What is wanted is an exact restatement of the lines from the one with "before = set(bpy.data.objects)" through the one with "WALL = 0.0032", both included, and of no other lines.

┄┄┄┄┄┄

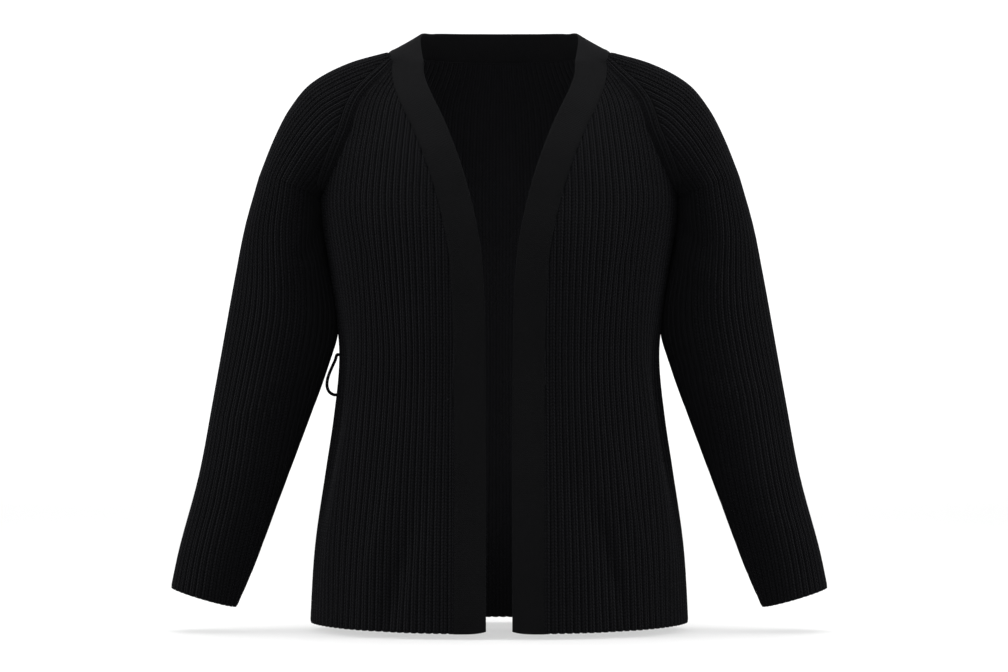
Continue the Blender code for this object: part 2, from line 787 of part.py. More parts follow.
def sleeve():
    """The wearer's left sleeve, one piece closed by a seam under the arm."""
    longest = SLEEVE.half(0.0)
    pairs = round(longest / (2 * SLEEVE_PITCH))
    count = 4 * pairs
    spacing = longest / count
    at_neck = SLEEVE.half(-1.0)
    at_cuff = SLEEVE.half(1.0)
    top_ends, low_ends, places = [], [], []
    for k in range(-count, count + 1):
        a = abs(k) * spacing
        back = k > 0
        if a < at_neck:
            t_top = -1.0
            top_ends.append(1.5 + 0.5 * k * spacing / at_neck)
        else:
            t_top = 0.0 if abs(k) == count else SLEEVE.where_half_is(a, -1.0, 0.0)
            top_ends.append(3.0 + t_top if back else -t_top)
        if a < at_cuff:
            t_low = 1.0
            low_ends.append(1.5 + 0.5 * k * spacing / at_cuff)
        else:
            t_low = 0.0 if abs(k) == count else SLEEVE.where_half_is(a, 0.0, 1.0)
            low_ends.append(3.0 - t_low if back else t_low)
        places.append((k, a, t_top, t_low))
    thicks = [rib_thick(k + 1) for k in range(-count, count + 1)]
    thick_top = lambda q: float(np.interp(q, top_ends, thicks))
    thick_low = lambda q: float(np.interp(q, low_ends, thicks))
    top_q, top_at = with_extras(top_ends, lambda q: sleeve_top(q)[0], must=(1.0, 2.0))
    low_q, low_at = with_extras(low_ends, lambda q: sleeve_low(q)[0], must=(1.0, 2.0))
    top = [layer(*sleeve_top(q), thick_top(q)) for q in top_q]
    low = [layer(*sleeve_low(q), thick_low(q)) for q in low_q]
    low[0] = low[-1] = top[-1] = top[0]
    grid = []
    for (k, a, t_top, t_low), thick in zip(places, thicks):
        points = []
        for r in range(1, SLEEVE_ROWS):
            if abs(k) == count:
                points.append(top[0])
                continue
            t = t_low + (t_top - t_low) * r / SLEEVE_ROWS
            f = math.copysign(min(a / SLEEVE.half(t), 1.0), k)
            points.append(layer(SLEEVE.point(t, f), SLEEVE.normal(t, f), thick))
        grid.append(points)
    strip = [1.0 - 1e-9 < q < 2.0 - 1e-9 for q in low_q[:-1]]
    return wall(grid, top, top_at, low, low_at, 4, strip)


def band():
    """The band that edges both fronts and stands up round the back of the neck."""
    stops = [3.0]
    for start, steps in zip((2.0, 1.0, 0.0, -1.0), BAND_STEPS):
        stops = [start + k / steps for k in range(steps)] + stops
    half = 0.5 * SEAM_GAP
    across = (0.0, 0.5, 1.0)
    stations = []
    for q in stops:
        p, n, into = NECKLINE.frame(q)
        _, edge = NECKLINE.band(q)
        row = []
        for s in across:
            point = p - into * half + (edge - p) * s
            row.append((point - n * (PEAK - BAND_THICK), point - n * PEAK))
        stations.append(row)
    flip = np.array([-1.0, 1.0, 1.0])
    other = [[(a * flip, b * flip) for a, b in row] for row in stations[-2::-1]]
    stations = stations + other
    grid = [[row[1]] for row in stations]
    bottom = [row[0] for row in stations]
    top = [row[2] for row in stations]
    count = list(range(len(stations)))
    return wall(grid, top, count, bottom, count, 1)


def belt_loop():
    """A narrow knitted strip that stands out from the side seam and holds a belt."""
    side = 0.5 * LOOP_WIDTH
    bm = bmesh.new()
    rings = []
    half_at = lambda z: look_up(BODY, BODY_COLUMNS, "z", z, "half_width")
    outs = column(LOOP, LOOP_COLUMNS, "out")
    levels = column(LOOP, LOOP_COLUMNS, "z")
    path = [np.array([half_at(z) + out, z]) for out, z in zip(outs, levels)]
    for i, p in enumerate(path):
        low, high = max(i - 1, 0), min(i + 1, len(path) - 1)
        along = unit(path[high] - path[low])
        away = np.array([-along[1], along[0]]) * 0.5 * LOOP_THICK
        ring = []
        for turn in np.linspace(0.0, 2 * math.pi, 9)[:-1]:
            c = math.copysign(abs(math.cos(turn)) ** LOOP_CORNER, math.cos(turn))
            s = math.copysign(abs(math.sin(turn)) ** LOOP_CORNER, math.sin(turn))
            xz = p + away * s
            ring.append(bm.verts.new((-xz[0], side * c, xz[1])))
        rings.append(ring)
    for a, b in zip(rings, rings[1:]):
        for i in range(8):
            j = (i + 1) % 8
            bm.faces.new([a[i], a[j], b[j], b[i]])
    bm.faces.new(rings[0][::-1])
    bm.faces.new(rings[-1])
    bmesh.ops.recalc_face_normals(bm, faces=bm.faces)
    return bm


def mirrored(bm):
    """A copy of the piece for the other side of the body."""
    other = bm.copy()
    for vert in other.verts:
        vert.co.x = -vert.co.x
    bmesh.ops.reverse_faces(other, faces=other.faces)
    return other


def material(name, colour, roughness):
    mat = bpy.data.materials.new(name)
    mat.use_nodes = True
    shader = mat.node_tree.nodes["Principled BSDF"]
    shader.inputs["Base Color"].default_value = colour
    shader.inputs["Roughness"].default_value = roughness
    shader.inputs["Metallic"].default_value = 0.0
    return mat


def add_piece(collection, name, bm, mat):
    mesh = bpy.data.meshes.new(name)
    bm.to_mesh(mesh)
    bm.free()
    mesh.materials.append(mat)
    obj = bpy.data.objects.new(name, mesh)
    collection.objects.link(obj)
    return obj


def main():
    for obj in list(bpy.data.objects):
        bpy.data.objects.remove(obj, do_unlink=True)
    cardigan = bpy.data.collections.new("rib_cardigan")
    bpy.context.scene.collection.children.link(cardigan)
    rib = material("rib_knit_black", BLACK, 0.95)
    edge = material("band_knit_black", BAND_BLACK, 0.9)
    left_front = front_panel()
    left_sleeve = sleeve()
    add_piece(cardigan, "front_right", mirrored(left_front), rib)
    add_piece(cardigan, "front_left", left_front, rib)
    add_piece(cardigan, "sleeve_right", mirrored(left_sleeve), rib)
    add_piece(cardigan, "sleeve_left", left_sleeve, rib)
    add_piece(cardigan, "back", back_panel(), rib)
    add_piece(cardigan, "front_and_neck_band", band(), edge)
    add_piece(cardigan, "belt_loop", belt_loop(), edge)


main()
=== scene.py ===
"""Black rib-knit cardigan, filled out as it is worn, on a plain white studio floor.

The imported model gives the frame. Each knitted piece is made again here at the pitch of its own
ribs, on the form of its solid.
"""

import math

import bmesh
import bpy
import numpy as np
from bpy.props import FloatProperty, FloatVectorProperty, IntProperty, PointerProperty
from bpy.types import Operator, Panel, PropertyGroup
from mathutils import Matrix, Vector
from mathutils.kdtree import KDTree


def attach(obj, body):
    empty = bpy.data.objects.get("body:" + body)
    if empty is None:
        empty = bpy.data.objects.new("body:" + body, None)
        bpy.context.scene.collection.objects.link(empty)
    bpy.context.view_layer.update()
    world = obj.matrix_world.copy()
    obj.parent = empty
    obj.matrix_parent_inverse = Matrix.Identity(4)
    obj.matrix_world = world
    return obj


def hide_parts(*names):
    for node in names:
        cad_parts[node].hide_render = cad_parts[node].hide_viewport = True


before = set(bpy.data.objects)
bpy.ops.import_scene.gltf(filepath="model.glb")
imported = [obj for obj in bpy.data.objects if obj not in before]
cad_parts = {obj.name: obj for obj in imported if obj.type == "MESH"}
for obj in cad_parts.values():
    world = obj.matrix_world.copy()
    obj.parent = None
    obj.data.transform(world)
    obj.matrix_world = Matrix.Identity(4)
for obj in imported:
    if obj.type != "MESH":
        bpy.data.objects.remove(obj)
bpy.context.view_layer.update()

bl_info = {
    "name": "Rib Cardigan",
    "version": (1, 0, 0),
    "blender": (4, 5, 0),
    "location": "3D View > Sidebar > Cardigan",
    "description": "An open-fronted raglan cardigan in fisherman's rib, piece by piece",
    "category": "Object",
}

# The photograph and how it is seen
PHOTO_SIZE = (1008, 672)
METRES_PER_PIXEL = 0.00112
MIDDLE_PIXEL_X = 499.3
SHOULDER_PIXEL_Y = 60.0
CAMERA_DISTANCE = 4.2

# The garment's levels and widths
HEM_Z = -0.6328
HEM_RISE = 0.004
UNDERARM_Z = -0.157
BAND_X = 0.0478
BAND_WIDTH = 0.0335
ROUNDNESS = 2.4
BODY_PITCH = 0.0085
SLEEVE_PITCH = 0.0076
SEAM_GAP = 0.0003
WALL = 0.0032  # the solid wall under a crest

BODY_COLUMNS = ("z", "half_width", "front", "back")
BODY = [
    (-0.6400, 0.2095, 0.1372, 0.1225),
    (-0.5450, 0.2035, 0.1345, 0.1180),
    (-0.4600, 0.1920, 0.1310, 0.1120),
    (-0.4000, 0.1835, 0.1280, 0.1080),
    (-0.3400, 0.1780, 0.1260, 0.1050),
    (-0.2900, 0.1805, 0.1285, 0.1060),
    (-0.2350, 0.1875, 0.1315, 0.1110),
    (-0.1900, 0.1955, 0.1290, 0.1160),
    (-0.1570, 0.1990, 0.1220, 0.1180),
    (-0.1160, 0.1940, 0.1110, 0.1170),
    (-0.0870, 0.1880, 0.0990, 0.1140),
    (-0.0450, 0.1750, 0.0770, 0.1050),
    (-0.0060, 0.1430, 0.0500, 0.0940),
    (0.0085, 0.1350, 0.0400, 0.0890),
    (0.0250, 0.1300, 0.0350, 0.0850),
]

FOLD_COLUMNS = ("side", "upper_angle", "lower_angle", "upper_z", "lower_z", "spread", "height")
FOLDS = [
    ("front", 50.0, 66.0, -0.215, -0.640, 8.0, 0.0075),
    ("front", 74.0, 79.0, -0.240, -0.560, 7.0, -0.0060),
    ("front", 22.0, 36.0, -0.420, -0.700, 6.0, -0.0045),
    ("front", 30.0, 20.0, -0.200, -0.420, 8.0, 0.0025),
    ("back", 46.0, 58.0, -0.230, -0.640, 9.0, 0.0065),
    ("back", 20.0, 30.0, -0.360, -0.700, 7.0, -0.0050),
    ("back", 70.0, 76.0, -0.250, -0.560, 7.0, -0.0045),
]

V_COLUMNS = ("x", "z")
V_SEAM = [
    (0.0478, -0.3900),
    (0.0488, -0.3050),
    (0.0501, -0.2600),
    (0.0528, -0.2230),
    (0.0573, -0.1950),
    (0.0623, -0.1720),
    (0.0685, -0.1480),
    (0.0773, -0.1206),
    (0.0906, -0.0862),
    (0.1085, -0.0483),
    (0.1165, -0.0241),
    (0.1180, -0.0060),
]

RAGLAN_COLUMNS = ("run", "z", "angle")
FRONT_RAGLAN = [
    (0.00, -0.0060, 52.5),
    (0.25, -0.0450, 58.0),
    (0.45, -0.0870, 61.0),
    (0.60, -0.1160, 67.0),
    (0.75, -0.1400, 76.0),
    (1.00, UNDERARM_Z, 90.0),
]
BACK_RAGLAN = [
    (0.00, 0.0085, 44.0),
    (0.25, -0.0350, 50.0),
    (0.45, -0.0780, 56.5),
    (0.60, -0.1080, 64.0),
    (0.75, -0.1360, 74.0),
    (1.00, UNDERARM_Z, 90.0),
]
NECK_MIDDLE_Z = 0.0040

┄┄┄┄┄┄

◆ **SOLUTION FOR THIS EXERCISE**:
before = set(bpy.data.objects)
bpy.ops.import_scene.gltf(filepath="model.glb")
imported = [obj for obj in bpy.data.objects if obj not in before]
cad_parts = {obj.name: obj for obj in imported if obj.type == "MESH"}
for obj in cad_parts.values():
    world = obj.matrix_world.copy()
    obj.parent = None
    obj.data.transform(world)
    obj.matrix_world = Matrix.Identity(4)
for obj in imported:
    if obj.type != "MESH":
        bpy.data.objects.remove(obj)
bpy.context.view_layer.update()

bl_info = {
    "name": "Rib Cardigan",
    "version": (1, 0, 0),
    "blender": (4, 5, 0),
    "location": "3D View > Sidebar > Cardigan",
    "description": "An open-fronted raglan cardigan in fisherman's rib, piece by piece",
    "category": "Object",
}

# The photograph and how it is seen
PHOTO_SIZE = (1008, 672)
METRES_PER_PIXEL = 0.00112
MIDDLE_PIXEL_X = 499.3
SHOULDER_PIXEL_Y = 60.0
CAMERA_DISTANCE = 4.2

# The garment's levels and widths
HEM_Z = -0.6328
HEM_RISE = 0.004
UNDERARM_Z = -0.157
BAND_X = 0.0478
BAND_WIDTH = 0.0335
ROUNDNESS = 2.4
BODY_PITCH = 0.0085
SLEEVE_PITCH = 0.0076
SEAM_GAP = 0.0003
WALL = 0.0032  # the solid wall under a crest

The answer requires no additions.